As a painter and muralist, Delacroix's use of expressive brushstrokes and his study of the optical effects of colour profoundly shaped the work of the Impressionists, while his passion for the exotic inspired the artists of the Symbolist movement. A fine lithographer, Delacroix illustrated various works of William Shakespeare, the Scottish writer Walter Scott and the German writer Johann Wolfgang von Goethe.
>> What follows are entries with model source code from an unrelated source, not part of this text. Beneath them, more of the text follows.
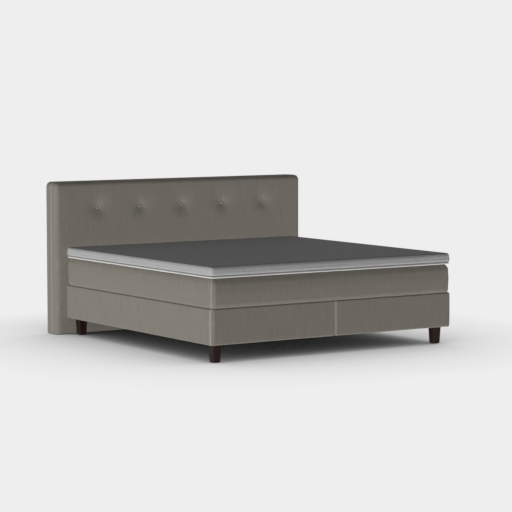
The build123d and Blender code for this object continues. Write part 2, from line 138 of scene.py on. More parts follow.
def pick_edges(piece: Piece, test: PairTest) -> None:
    """Selects the edges of the mesh being edited whose two ends pass a test.

    Args:
        piece: The object in edit mode.
        test: Says whether an edge counts, from its two ends.
    """
    bpy.ops.mesh.select_mode(type="EDGE")
    bpy.ops.mesh.select_all(action="DESELECT")
    mesh = bmesh.from_edit_mesh(piece.data)
    for edge in mesh.edges:
        edge.select_set(test(edge.verts[0].co, edge.verts[1].co))
    bmesh.update_edit_mesh(piece.data)


def pick_faces(piece: Piece, test: PairTest) -> None:
    """Selects the faces of the mesh being edited whose middle and normal pass a test.

    Args:
        piece: The object in edit mode.
        test: Says whether a face counts, from its middle and its normal.
    """
    bpy.ops.mesh.select_mode(type="FACE")
    bpy.ops.mesh.select_all(action="DESELECT")
    mesh = bmesh.from_edit_mesh(piece.data)
    for face in mesh.faces:
        face.select_set(test(face.calc_center_median(), face.normal))
    bmesh.update_edit_mesh(piece.data)


def level_edge(axis: Axis, place: float) -> PairTest:
    """A test for edges that lie in the plane at a place across an axis."""
    return lambda a, b: abs(a[axis.value] - place) < NEAR and abs(b[axis.value] - place) < NEAR


def upright(a: Vector, b: Vector) -> bool:
    """Whether an edge stands upright, from its two ends."""
    return abs(a.x - b.x) < NEAR and abs(a.y - b.y) < NEAR


def add_block(name: str, low: Vector, high: Vector) -> Piece:
    """Adds a box between two opposite corners.

    Args:
        name: The object's name.
        low: The lowest corner.
        high: The highest corner.

    Returns:
        The new object, with its place in its mesh.
    """
    bpy.ops.object.select_all(action="DESELECT")
    bpy.ops.mesh.primitive_cube_add(size=1, location=(low + high) / 2, scale=high - low)
    bpy.ops.object.transform_apply(location=True, rotation=True, scale=True)
    piece = bpy.context.object
    piece.name = piece.data.name = name
    return piece


def add_disc(middle: Vector, radius: float, thickness: float, sides: int = 32) -> Piece:
    """Adds a disc whose axis lies along the bed.

    Args:
        middle: Its middle.
        radius: Its radius.
        thickness: Its thickness.
        sides: How many flats go round it.

    Returns:
        The new object, with its place in its mesh.
    """
    bpy.ops.object.select_all(action="DESELECT")
    bpy.ops.mesh.primitive_cylinder_add(
        vertices=sides, radius=radius, depth=thickness,
        location=middle, rotation=(math.pi / 2, 0.0, 0.0),
    )
    bpy.ops.object.transform_apply(location=True, rotation=True, scale=True)
    return bpy.context.object


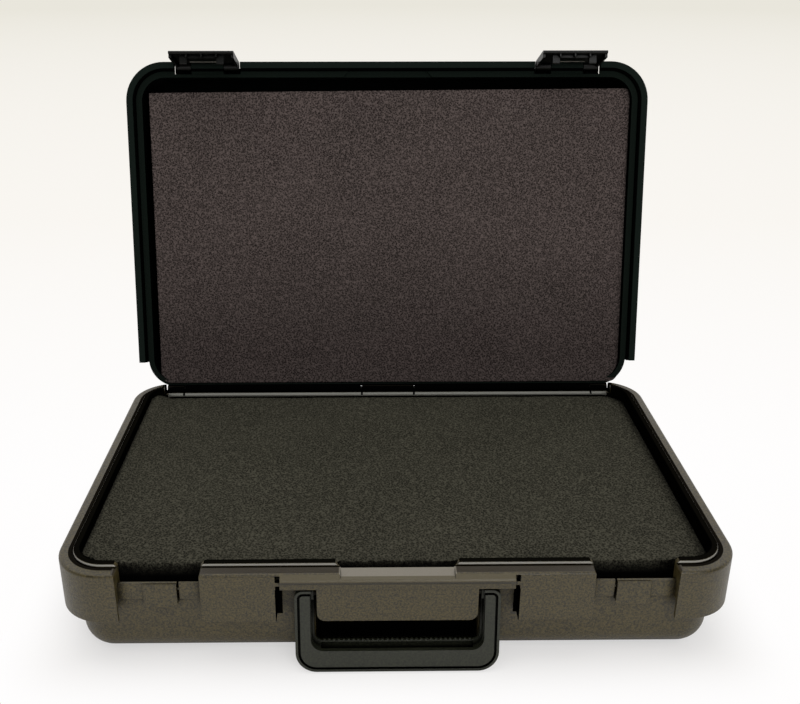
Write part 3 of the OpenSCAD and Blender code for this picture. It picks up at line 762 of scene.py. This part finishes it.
pivot = Vector(HINGE_LINE)
opening = (Matrix.Translation(pivot) @ Matrix.Rotation(-LID_OPENED, 4, "X")
           @ Matrix.Translation(-pivot))
low, high = block_limits(nodes["lid_foam"], opening.inverted())
low[0] += GAP_LEFT_MM * MM
low[1] -= LONGER_FRONT_MM * MM
high[1] += LONGER_BACK_MM * MM
print("lid pad closed, mm:", [round(v / MM, 1) for v in (*low, *high)])
lid_pad = foam_pad("lid_foam_pad", low, high, face_up=False, foot_r=10 * MM, front_r=1 * MM,
                   back_r=9 * MM, fray_mm=0.12)
wide = high[0] - low[0]
for vert in lid_pad.data.vertices:
    x, y, z = vert.co
    front = max(0.0, 1 - (y - low[1]) / (SKEW_DEPTH_MM * MM))
    vert.co.y += SKEW_MM * MM * (high[0] - x) / wide * front
    hinge_side = max(0.0, 1 - (high[1] - y) / (SAG_LENGTH_MM * MM))
    at_face = max(0.0, 1 - (z - low[2]) / (SAG_DEPTH_MM * MM))
    vert.co.z -= SAG_MM * MM * hinge_side ** 2 * at_face
finish_pad(lid_pad, "lid_foam", "lid", lid_foam_finish, opening)

# %% [markdown]
# ## Torn fibres
#
# Where the base foam was torn, thin strands of its cell walls stand out from the front.
# Hair could be grown there, but fifteen hundred thin spikes, each with three sides, are
# plain mesh and export as they are. A fixed seed gives the same strands in every run.

# %% Torn fibres on the front edge of the base pad
FIBRES = 1500
SEED = 4
ENDS_FREE_MM = 2
ROOT_BACK_MM, ROOT_DOWN_MM = (-0.2, 1.6), (0.0, 6)
LONG_MM = (1.0, 4.0)
THICK_MM = (0.1, 0.22)

left, right, front, top = front_edge
rng = np.random.default_rng(SEED)
points, faces = [], []
for _ in range(FIBRES):
    root = Vector((rng.uniform(left + ENDS_FREE_MM * MM, right - ENDS_FREE_MM * MM),
                   front + rng.uniform(*ROOT_BACK_MM) * MM,
                   top - rng.uniform(*ROOT_DOWN_MM) * MM))
    long = rng.uniform(*LONG_MM) * MM
    way = Vector((rng.normal(0, 0.5), -rng.uniform(0.2, 1), rng.normal(-0.2, 0.5)))
    tip = root + long * way
    across = Vector(rng.normal(0, 1, 3)).normalized() * rng.uniform(*THICK_MM) * MM
    other = (tip - root).cross(across).normalized() * across.length
    first = len(points)
    points += [root + across, root - across, root + other, tip]
    faces += [(first, first + 1, first + 2), (first, first + 3, first + 1),
              (first + 1, first + 3, first + 2), (first + 2, first + 3, first)]
mesh = bpy.data.meshes.new("torn_fibres")
mesh.from_pydata(points, [], faces)
fibres = bpy.data.objects.new("torn_fibres", mesh)
bpy.context.scene.collection.objects.link(fibres)
mesh.materials.append(base_foam_finish)
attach(fibres, "base")
print("fibres:", FIBRES)
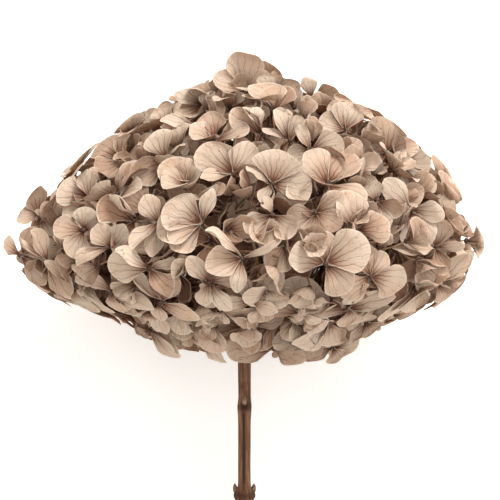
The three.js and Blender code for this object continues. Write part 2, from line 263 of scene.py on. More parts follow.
# Each cluster keeps to its own side of the planes halfway to its neighbours.
def clearOfWalls(point, own, centres, clearance):
    moved = point.copy()
    for other in centres:
        if other is own:
            continue
        away = (own - other).normalized()
        room = moved.dot(away) - ((own + other) * 0.5).dot(away)
        if room < clearance:
            moved += away * (clearance - room)
    return moved


def clusterHub(own, centres):
    hub = clearOfWalls(
        own - domeNormal(own) * head["hubDepth"], own, centres, head["hubRadius"] + head["jointGap"],
    )
    fromAxis = math.hypot(hub.x, hub.y)
    if hub.z < stem["rachisTop"] + head["hubRoom"] and fromAxis < head["hubRoom"]:
        hub.x *= head["hubRoom"] / fromAxis
        hub.y *= head["hubRoom"] / fromAxis
    return hub


florets = outerFlorets()
centres = clusterCentres([floret["eye"] for floret in florets])
hubs = [clusterHub(own, centres) for own in centres]
for floret in florets:
    floret["cluster"] = nearest(floret["eye"], centres)
    floret["eye"] = clearOfWalls(
        floret["eye"], centres[floret["cluster"]], centres, head["eyeClearance"],
    )
print("outer florets:", len(florets), "in", len(centres), "clusters")

# Each eye has to lie in its own cluster's CAD box.
for floret in florets:
    low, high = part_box(f"floret_cluster_{floret['cluster'] + 1:02d}")
    eye = layDown @ floret["eye"]
    if any(eye[axis] < low[axis] - 0.001 or eye[axis] > high[axis] + 0.001 for axis in range(3)):
        raise ValueError("a floret is outside its CAD cluster: the layout differs from the CAD part")

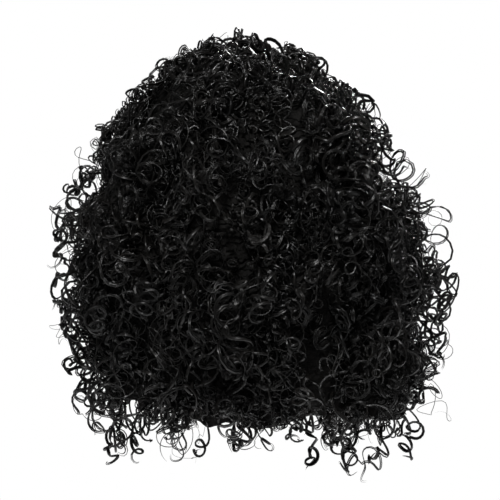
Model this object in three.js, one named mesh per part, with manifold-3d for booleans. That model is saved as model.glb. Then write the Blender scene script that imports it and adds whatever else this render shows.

In contrast to the Neoclassical perfectionism of his chief rival Ingres, Delacroix took for his inspiration the art of Rubens and painters of the Venetian Renaissance, with an attendant emphasis on colour and movement rather than clarity of outline and carefully modelled form. Dramatic and romantic content characterized the central themes of his maturity, and led him not to the classical models of Greek and Roman art, but to travel in North Africa, in search of the exotic. Friend and spiritual heir to Théodore Géricault, Delacroix was also inspired by Lord Byron, with whom he shared a strong identification with the "forces of the sublime", of nature in often violent action.
However, Delacroix was given to neither sentimentality nor bombast, and his Romanticism was that of an individualist. In the words of Baudelaire, "Delacroix was passionately in love with passion, but coldly determined to express passion as clearly as possible."